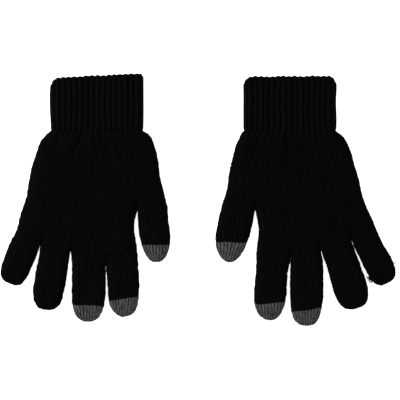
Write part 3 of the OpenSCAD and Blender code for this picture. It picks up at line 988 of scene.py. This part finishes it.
def yarn_noise(tree):
    """Noise for single fibres, and the same mixed with streaks along the wales."""
    place = tree.nodes.new("ShaderNodeTexCoord").outputs["Object"]
    drawn = tree.nodes.new("ShaderNodeMapping")
    drawn.inputs["Scale"].default_value = (1.0, STREAK_DRAWN, 1.0)
    tree.links.new(place, drawn.inputs["Vector"])
    fibre = noise_node(tree, place, FIBRE_SCALE, 4, 0.7)
    streak = noise_node(tree, drawn.outputs["Vector"], STREAK_SCALE, 3, 0.6)
    fibre_part = math_node(tree, "MULTIPLY", fibre, FIBRE_SHARE)
    streak_part = math_node(tree, "MULTIPLY", streak, 1 - FIBRE_SHARE)
    return fibre, math_node(tree, "ADD", fibre_part, streak_part)


# Colours the painted shade, broken up by random tone: the dark colour in the grooves, the light one on the
# stitches.
def painted_shade_ramp(tree, painted_shade_and_tone, dark, light):
    ramp = tree.nodes.new("ShaderNodeValToRGB")
    for element, position, colour in zip(ramp.color_ramp.elements, (PAINTED_SHADE_START, 1.0), (dark, light)):
        element.position = position
        element.color = (*colour, 1)
    tree.links.new(painted_shade_and_tone, ramp.inputs["Fac"])
    return ramp.outputs["Color"]


def yarn_material(name, dark, light, gloss, sheen, bump):
    """Yarn, with painted shade down between the wales and painted light on them, streaked along them by
    its fibres.
    """
    material, tree, shader = node_tree(name)
    fibre, mixed = yarn_noise(tree)
    broken = math_node(tree, "MULTIPLY", math_node(tree, "SUBTRACT", mixed, 0.5), BREAK_UP)
    # Reads the painted shade stored in the 'yarn' attribute.
    stitch = tree.nodes.new("ShaderNodeAttribute")
    stitch.attribute_name = "yarn"
    painted_shade_and_tone = math_node(tree, "ADD", stitch.outputs["Fac"], broken)
    tree.links.new(painted_shade_ramp(tree, painted_shade_and_tone, dark, light), shader.inputs["Base Color"])
    lift = tree.nodes.new("ShaderNodeBump")
    lift.inputs["Strength"].default_value = bump
    lift.inputs["Distance"].default_value = BUMP_DEPTH
    tree.links.new(fibre, lift.inputs["Height"])
    tree.links.new(lift.outputs["Normal"], shader.inputs["Normal"])
    shader.inputs["Roughness"].default_value = ROUGHNESS
    shader.inputs["Specular IOR Level"].default_value = gloss
    shader.inputs["Sheen Weight"].default_value = sheen
    shader.inputs["Sheen Roughness"].default_value = SHEEN_ROUGHNESS
    return material


# Each material's dark colour is painted shade down between the wales and in the rib valleys, and its light
# colour is painted light on the stitches; the noise mixes random tone between them. The elastic's points
# are all 1, so its two colours only bound that random tone.
BLACK_PAINTED_SHADE, BLACK_PAINTED_LIGHT = (0.0008, 0.0008, 0.0009), (0.0024, 0.0024, 0.0026)
GREY_PAINTED_SHADE, GREY_PAINTED_LIGHT = (0.004, 0.004, 0.0042), (0.083, 0.083, 0.0855)
ELASTIC_DARK, ELASTIC_LIGHT = (0.0012, 0.0012, 0.0014), (0.005, 0.005, 0.0055)
BLACK_KNIT = yarn_material("black_knit", BLACK_PAINTED_SHADE, BLACK_PAINTED_LIGHT, 0.012, 0.001, 0.5)
BLACK_RIB = yarn_material("black_rib", BLACK_PAINTED_SHADE, BLACK_PAINTED_LIGHT, 0.012, 0.001, 0.5)
GREY_KNIT = yarn_material("grey_conductive", GREY_PAINTED_SHADE, GREY_PAINTED_LIGHT, 0.06, 0.006, 0.8)
ELASTIC = yarn_material("elastic_yarn", ELASTIC_DARK, ELASTIC_LIGHT, 0.04, 0.002, 0.4)


# The pieces on the frame
def wear(piece, material):
    piece.data.materials.append(material)


def metres(glove, flat):
    return tuple(float(x) for x in glove.row_frame(np.array([[*flat, 0.0]]))[0])


def place_hand(glove, knit):
    hand, cuff = f"{glove.side}_hand", f"{glove.side}_cuff"
    for label in ("palm", "back"):
        wear(knit[label], BLACK_KNIT)
        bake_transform(knit[label])
    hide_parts(hand)


def place_digit(glove, digit, knit):
    prefix = f"{glove.side}_{digit.name}"
    hand, base, tip = f"{glove.side}_hand", f"{prefix}_base", f"{prefix}_tip"
    root, middle, cap = (knit[f"{digit.name}_{part}"] for part in PARTS)
    last = min(digit.joint + JOINT_AFTER, digit.cap - CAP_CLEAR)
    bends = (-KNUCKLE_BEFORE, KNUCKLE_AFTER, digit.joint - JOINT_BEFORE, last)
    knuckle_start, knuckle_end, joint_start, joint_end = (
        metres(glove, digit.root + s * digit.along) for s in bends
    )
    wear(root, BLACK_KNIT)
    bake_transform(root)
    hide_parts(base)
    wear(middle, BLACK_KNIT)
    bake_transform(middle)
    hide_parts(f"{prefix}_middle")
    grey = digit.name in GREY_TIPS
    wear(cap, GREY_KNIT if grey else BLACK_KNIT)
    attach(cap, tip)
    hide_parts(f"{prefix}_cap")


def place_cuff(glove):
    body = f"{glove.side}_cuff"
    cuff, edge = build_cuff(glove)
    wear(cuff, BLACK_RIB)
    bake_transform(cuff)
    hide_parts(body)
    wear(edge, BLACK_RIB)
    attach(edge, body)
    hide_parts(f"{body}_edge")
    elastic = build_elastic(glove)
    wear(elastic, ELASTIC)
    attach(elastic, body)
    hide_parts(f"{body}_elastic")


def build_glove(glove):
    knit = build_knit(glove)
    before = metres(glove, (0, WRIST_BEFORE))
    after = metres(glove, (0, -WRIST_AFTER))
    place_hand(glove, knit)
    for digit in glove.digits:
        place_digit(glove, digit, knit)
    place_cuff(glove)


gloves = {side: Glove(side) for side in SIDES}
for glove in gloves.values():
    build_glove(glove)
fray = build_fray(gloves["right"])
wear(fray, BLACK_KNIT)
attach(fray, "right_little_tip")


# Floor, light and camera
FLOOR_HALF = 4.0
WORLD_STRENGTH = 0.6
VIEW_WIDTH = 0.340  # what the camera takes in from side to side, at VIEW_HEIGHT
VIEW_MIDDLE = 0.0017
VIEW_HEIGHT = 0.007
LENS = 200
SENSOR = 36


def build_floor():
    low, high = -FLOOR_HALF, FLOOR_HALF
    corners = [(low, low, 0), (high, low, 0), (high, high, 0), (low, high, 0)]
    mesh = bpy.data.meshes.new("floor")
    mesh.from_pydata(corners, [], [(0, 1, 2, 3)])
    floor = bpy.data.objects.new("floor", mesh)
    bpy.context.scene.collection.objects.link(floor)
    material, _, shader = node_tree("pale_floor")
    shader.inputs["Base Color"].default_value = (0.9, 0.9, 0.9, 1)
    shader.inputs["Roughness"].default_value = 0.9
    shader.inputs["Emission Color"].default_value = (1, 1, 1, 1)
    shader.inputs["Emission Strength"].default_value = 0.9
    mesh.materials.append(material)


def area_light(name, place, size, power):
    lamp = bpy.data.lights.new(name, "AREA")
    lamp.shape = "SQUARE"
    lamp.size = size
    lamp.energy = power
    light = bpy.data.objects.new(name, lamp)
    light.location = place
    light.rotation_euler = (-Vector(place)).to_track_quat("-Z", "Y").to_euler()
    bpy.context.scene.collection.objects.link(light)


def build_world():
    world = bpy.data.worlds.new("studio")
    world.use_nodes = True
    background = world.node_tree.nodes["Background"]
    background.inputs["Color"].default_value = (1, 1, 1, 1)
    background.inputs["Strength"].default_value = WORLD_STRENGTH
    bpy.context.scene.world = world


def build_camera():
    """A camera that looks straight down on the pair."""
    camera = bpy.data.objects.new("camera", bpy.data.cameras.new("camera"))
    camera.data.lens = LENS
    camera.data.sensor_width = SENSOR
    camera.data.clip_end = 20
    camera.location = (VIEW_MIDDLE, 0.0, VIEW_WIDTH / SENSOR * LENS + VIEW_HEIGHT)
    bpy.context.scene.collection.objects.link(camera)
    bpy.context.scene.camera = camera


build_floor()
area_light("key", place=(-1.3, 0.8, 0.9), size=0.5, power=42)
area_light("fill", place=(1.2, -0.4, 1.2), size=0.9, power=10)
build_world()
build_camera()
bpy.context.scene.view_settings.view_transform = "Standard"
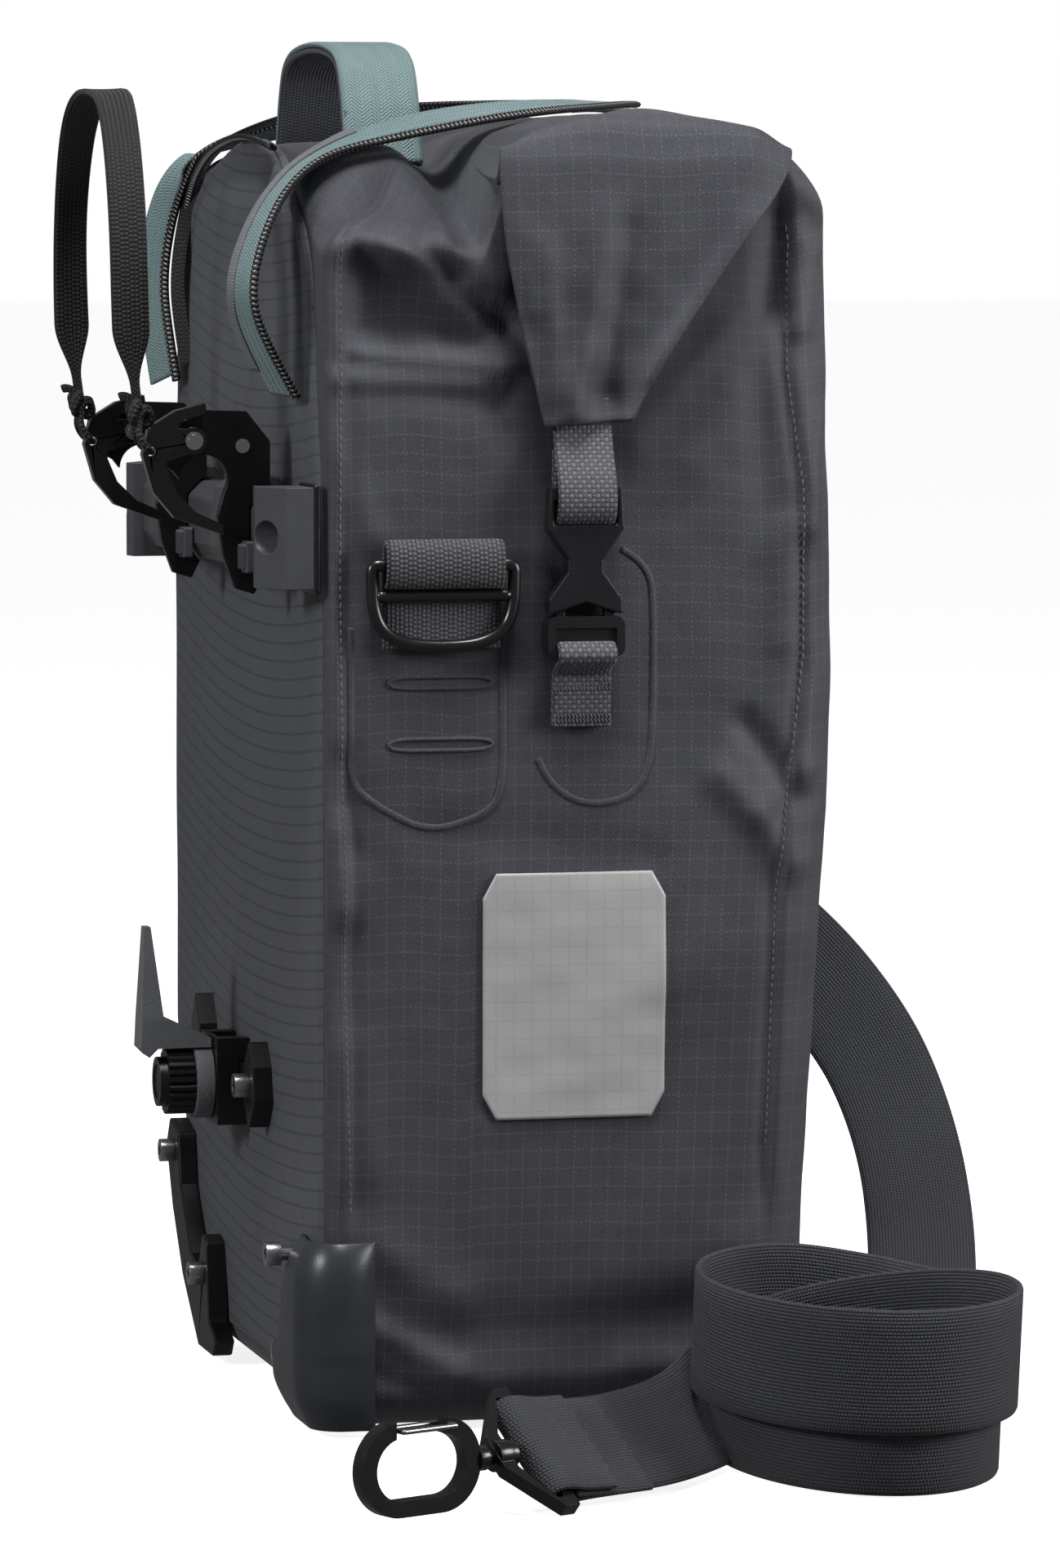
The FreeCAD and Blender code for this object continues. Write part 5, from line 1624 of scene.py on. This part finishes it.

*****

## SHORT TASK
Using the data above, transcribe the lines that run from the line with "bake_transform(cuff)" to the line with "SENSOR = 36", both ends kept, and output nothing else.

## FINAL RESULT
    bake_transform(cuff)
    hide_parts(body)
    wear(edge, BLACK_RIB)
    attach(edge, body)
    hide_parts(f"{body}_edge")
    elastic = build_elastic(glove)
    wear(elastic, ELASTIC)
    attach(elastic, body)
    hide_parts(f"{body}_elastic")


def build_glove(glove):
    knit = build_knit(glove)
    before = metres(glove, (0, WRIST_BEFORE))
    after = metres(glove, (0, -WRIST_AFTER))
    place_hand(glove, knit)
    for digit in glove.digits:
        place_digit(glove, digit, knit)
    place_cuff(glove)


gloves = {side: Glove(side) for side in SIDES}
for glove in gloves.values():
    build_glove(glove)
fray = build_fray(gloves["right"])
wear(fray, BLACK_KNIT)
attach(fray, "right_little_tip")


# Floor, light and camera
FLOOR_HALF = 4.0
WORLD_STRENGTH = 0.6
VIEW_WIDTH = 0.340  # what the camera takes in from side to side, at VIEW_HEIGHT
VIEW_MIDDLE = 0.0017
VIEW_HEIGHT = 0.007
LENS = 200
SENSOR = 36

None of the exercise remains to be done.